Harry is crowned Triwizard Champion and awarded with 1,000 galleons. Days later, Dumbledore makes an announcement at the gloomy Leaving Feast, telling everybody about Voldemort. While leaving the Hogwarts Express on King's Cross Station, Harry gives his winnings to Fred and George so they can start a joke shop.

Rita Skeeter subplot

Rita Skeeter, a writer for the Daily Prophet, spends much of the story writing lies about Harry (about the time his scar hurt after a strange dream in Divination), Hagrid (about the time he told Madame Maxime about his mother), and Hermione (in love with Viktor Krum). Skeeter carries out secret interviews with Slytherin students to get the fodder for some of her stories, but the sources for others are inexplicable. Initially, Harry suspects that she has an Invisibility Cloak, but Hermione knows that "Mad-Eye" Moody would have been able to see through the cloak with his magical eye. Next, Harry thinks that she may have had areas of the school bugged. However, Hermione tells them that electronic devices do not work in Hogwarts because of the magic in the air. Near the end of the book, Hermione finally realizes how Skeeter was doing this: she is an unregistered Animagus and can turn into a beetle. Harry and Ron realize that there was a beetle on the statue near Hagrid's hut, and later in Hermione's hair after the second task, and on the window of Divination class when Harry's scar hurt, and that the Slytherins knew about it all along.

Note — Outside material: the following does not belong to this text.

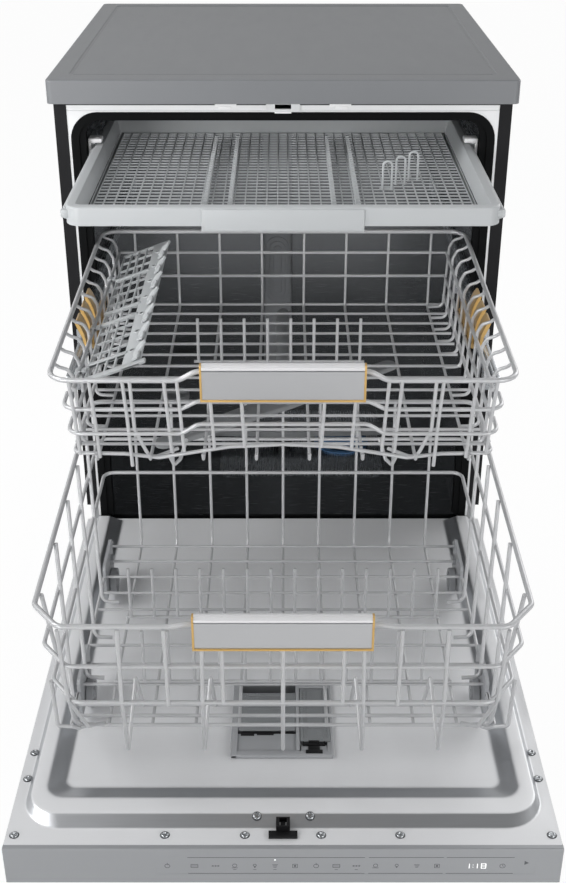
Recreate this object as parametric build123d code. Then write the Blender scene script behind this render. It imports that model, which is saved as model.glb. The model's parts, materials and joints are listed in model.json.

Hermione eventually traps Skeeter, in beetle form, in a jar and does not release her until the train reaches London.

Foreshadowing

Release history

Until the official title's announcement on 27 June 2000, the fourth book was called by its working title, Harry Potter and the Doomspell Tournament.[2] J. K. Rowling expressed her indecision about the title in an Entertainment Weekly interview.

I changed my mind twice on what [the title] was. The working title had got out — 'Harry Potter and the Doomspell Tournament.' Then I changed 'Doomspell' to 'Triwizard Tournament.' Then I was teetering between 'Goblet of Fire' and 'Triwizard Tournament.' In the end, I preferred 'Goblet of Fire' because it's got that kind of 'cup of destiny' feel about it, which is the theme of the book.[3]

Rowling also admitted that the fourth book was the most difficult to write at the time, because she noticed a giant plot hole halfway through writing.[4] In particular, Rowling had trouble with the ninth chapter, "The Dark Mark", which she rewrote 13 times.[5]

U.K./U.S. Release

Goblet of Fire was the first book in the Harry Potter series to be released in the United States on the same date as the United Kingdom, on 8 July 2000. The three previous books had been released in the United Kingdom several months before the U.S. edition.